When any limit is reached, RLM returns the best answer it has so far (a partial result) along with a warning field explaining what happened. It does not throw an error.

Cost-Saving Tips

  1. Use a cheap subModel -- Sub-LLM calls (llm_query()) inside the REPL are often simple extraction/summarization tasks. A fast model like gemini-2.0-flash works well and costs a fraction of larger models.
  2. Lower maxIterations -- Most queries resolve in 3-10 iterations. Setting the cap to 15 instead of 20 prevents edge cases from running too long.
  3. Use documents context sparingly -- Document context can be very large (up to 5,000 chunks). For targeted analysis, consider filtering to a specific knowledge base rather than loading everything.
  4. Monitor via session logs -- Check the rlmSessions table to track execution times and iteration counts across your queries. This helps you tune budgets based on real usage.

When to Use RLM

Good Use Cases

  • Cross-document analysis — "What are the common themes across all our support tickets?"
  • Contradiction detection — "Find any conflicting information in our documentation"
  • Comprehensive summarization — "Give me a complete overview of this user's history"
  • Pattern extraction — "What trends do you see in the last 6 months of conversations?"
  • Deep Q&A — Questions that require information from many different sources

Stick with getContext For

  • Simple factual lookups ("What is the refund policy?")
  • Queries where top-K results are sufficient
  • Latency-sensitive applications (RLM is 10-100x slower)
  • High-throughput scenarios (RLM uses many more LLM tokens)

Session Logging

Every RLM query is automatically logged to the rlmSessions table for auditing and debugging. Each session records:

  • Organization and user IDs
  • The query and context type
  • Context size (characters)
  • Backend used
  • Number of iterations and sub-LLM calls
  • Execution time
  • Status (completed, failed, timeout)
  • Error message (if failed)

RLM Enrichment Pipeline

Beyond Q&A queries, the RLM engine also powers an enrichment pipeline that runs during document ingestion. Instead of querying your data at search time, it analyzes every document and chunk at ingestion time -- extracting entities, resolving pronouns, identifying key terms, and producing enriched metadata that improves search quality.

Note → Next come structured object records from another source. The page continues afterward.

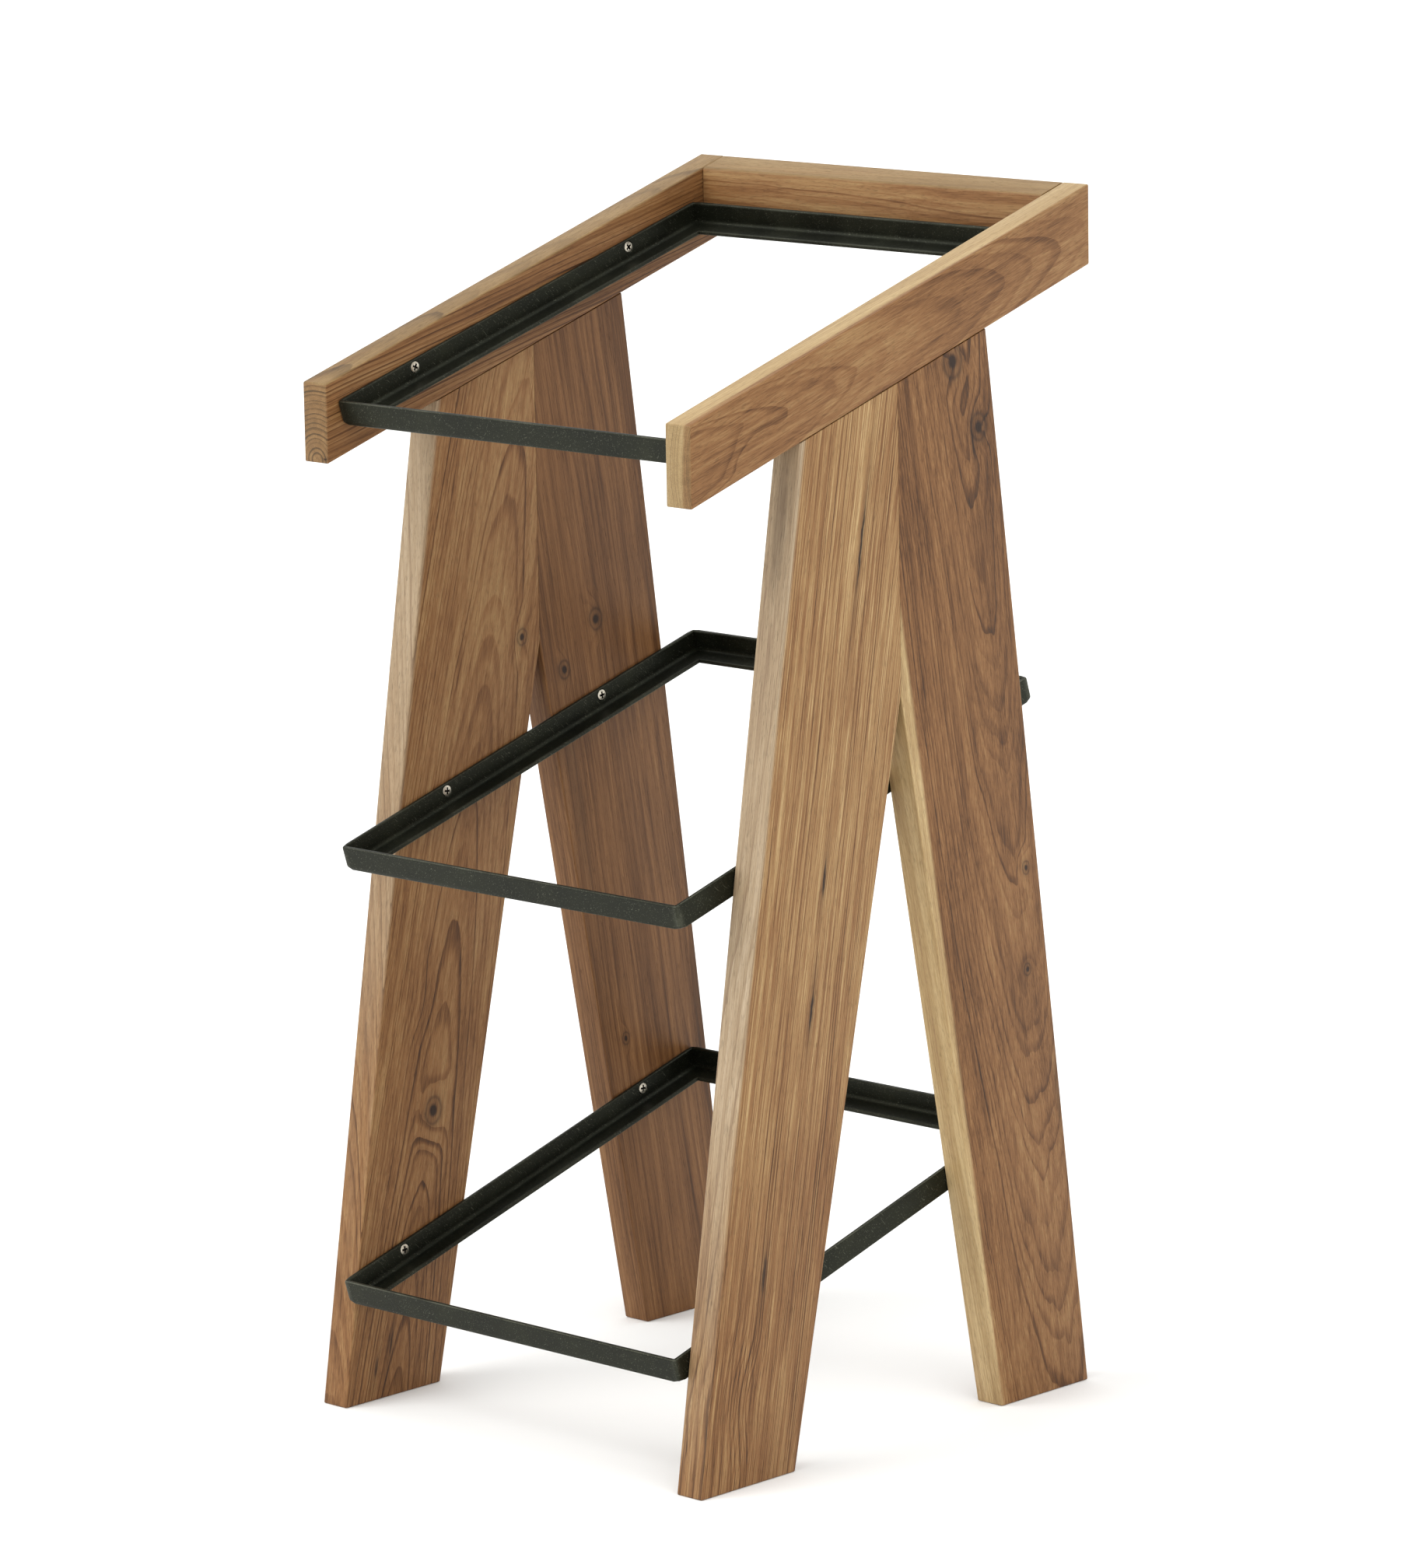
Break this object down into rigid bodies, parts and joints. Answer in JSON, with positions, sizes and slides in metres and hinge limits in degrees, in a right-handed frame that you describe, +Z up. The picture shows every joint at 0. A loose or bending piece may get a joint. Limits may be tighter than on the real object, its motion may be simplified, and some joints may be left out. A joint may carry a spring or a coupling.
{
  "type": "tiered a-frame stand",
  "caption": "Rigid tiered stand of timber A-frames under a sloping, open-fronted timber rim, with tilted steel angle frames whose ledges hold trays or baskets.",
  "frame": {"origin": "on the floor, under the middle of the bounding box", "axes": "+X to the stand's right seen from the front, +Y to the back, +Z up"},
  "size_m": [0.4, 0.4378, 0.9174],
  "materials": {
    "walnut_leg": "oiled satin",
    "walnut_rail": "oiled satin",
    "beech_dowel": "bare",
    "blackened_steel": "satin black",
    "nickel_screw": "bright"
  },
  "bodies": {
    "root": {"back_rail": "walnut_rail", "left_back_leg": "walnut_leg", "left_back_leg_top_dowel_1": "beech_dowel", "left_back_leg_top_dowel_2": "beech_dowel", "left_back_rail_lower_dowel": "beech_dowel", "left_back_rail_upper_dowel": "beech_dowel", "left_front_leg": "walnut_leg", "left_front_leg_top_dowel_1": "beech_dowel", "left_front_leg_top_dowel_2": "beech_dowel", "left_mitre_lower_dowel": "beech_dowel", "left_mitre_upper_dowel": "beech_dowel", "left_side_rail": "walnut_rail", "low_frame_back_bar": "blackened_steel", "low_frame_front_bar": "blackened_steel", "low_frame_left_back_screw": "nickel_screw", "low_frame_left_bar": "blackened_steel", "low_frame_left_front_screw": "nickel_screw", "low_frame_right_back_screw": "nickel_screw", "low_frame_right_bar": "blackened_steel", "low_frame_right_front_screw": "nickel_screw", "mid_frame_back_bar": "blackened_steel", "mid_frame_front_bar": "blackened_steel", "mid_frame_left_back_screw": "nickel_screw", "mid_frame_left_bar": "blackened_steel", "mid_frame_left_front_screw": "nickel_screw", "mid_frame_right_back_screw": "nickel_screw", "mid_frame_right_bar": "blackened_steel", "mid_frame_right_front_screw": "nickel_screw", "right_back_leg": "walnut_leg", "right_back_leg_top_dowel_1": "beech_dowel", "right_back_leg_top_dowel_2": "beech_dowel", "right_back_rail_lower_dowel": "beech_dowel", "right_back_rail_upper_dowel": "beech_dowel", "right_front_leg": "walnut_leg", "right_front_leg_top_dowel_1": "beech_dowel", "right_front_leg_top_dowel_2": "beech_dowel", "right_mitre_lower_dowel": "beech_dowel", "right_mitre_upper_dowel": "beech_dowel", "right_side_rail": "walnut_rail", "top_frame_back_bar": "blackened_steel", "top_frame_front_bar": "blackened_steel", "top_frame_left_back_screw": "nickel_screw", "top_frame_left_bar": "blackened_steel", "top_frame_left_front_screw": "nickel_screw", "top_frame_right_back_screw": "nickel_screw", "top_frame_right_bar": "blackened_steel", "top_frame_right_front_screw": "nickel_screw"}
  },
  "joints": []
}
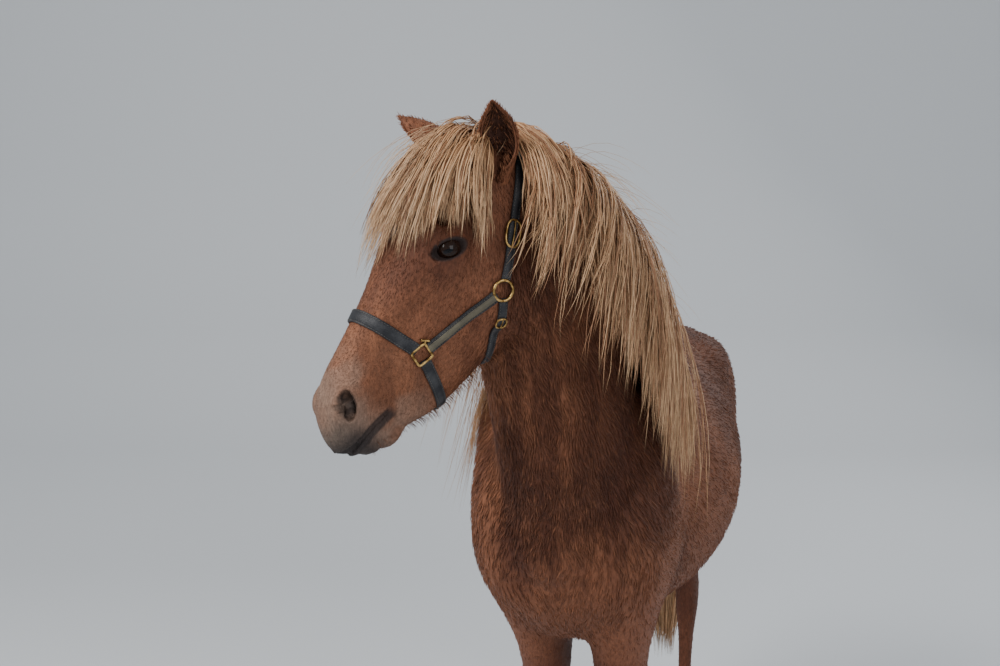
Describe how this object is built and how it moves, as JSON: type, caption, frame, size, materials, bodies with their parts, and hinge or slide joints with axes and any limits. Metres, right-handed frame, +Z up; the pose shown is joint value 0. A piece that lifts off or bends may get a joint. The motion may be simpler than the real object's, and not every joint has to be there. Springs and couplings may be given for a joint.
{
  "type": "icelandic horse",
  "caption": "Life-size still model of a stocky long-maned pony breed standing with its head turned, wearing a leather halter.",
  "frame": {"origin": "on the floor, under the middle of the bounding box", "axes": "+X towards the head end along the body, +Y towards the horse's left side, +Z up"},
  "size_m": [2.0048, 0.616, 1.829],
  "materials": {
    "coat": "short reddish-brown winter coat",
    "flaxen_hair": "long pale flaxen hair",
    "horn": "dull dark hoof horn",
    "eye": "wet gloss, dark brown",
    "leather": "worn dark grey leather",
    "brass": "tarnished brass"
  },
  "bodies": {
    "root": {"head": "coat", "neck": "coat", "torso": "coat", "leg_front_left": "coat", "leg_front_right": "coat", "leg_hind_left": "coat", "leg_hind_right": "coat", "hoof_front_left": "horn", "hoof_front_right": "horn", "hoof_hind_left": "horn", "hoof_hind_right": "horn", "eye_left": "eye", "eye_right": "eye", "ear_left": "coat", "ear_right": "coat", "mane": "flaxen_hair", "forelock": "flaxen_hair", "tail": "flaxen_hair", "ring_nose_left": "brass", "ring_nose_right": "brass", "ring_cheek_left": "brass", "ring_cheek_right": "brass", "noseband": "leather", "chin_strap": "leather", "cheek_strap_left": "leather", "cheek_strap_right": "leather", "crown_strap": "leather", "throat_strap": "leather"}
  },
  "joints": []
}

The enrichment pipeline adds three phases to ingestion:

  1. Pre-chunk structuring -- Analyze the full document for entities, relationships, and section boundaries
  2. Guided chunking -- Use section hints from Phase 1 to split text at logical boundaries
  3. Chunk-level enrichment -- Resolve pronouns, extract key terms, and summarize each chunk with doc-wide context

Enrichment data flows into embeddings, BM25 indexes, and reranker inputs -- so every search benefits from the analysis.

For full details, see the dedicated RLM Enrichment Pipeline documentation.

Availability

RLM is available on the Team tier only. It is not included in Community or Pro distributions.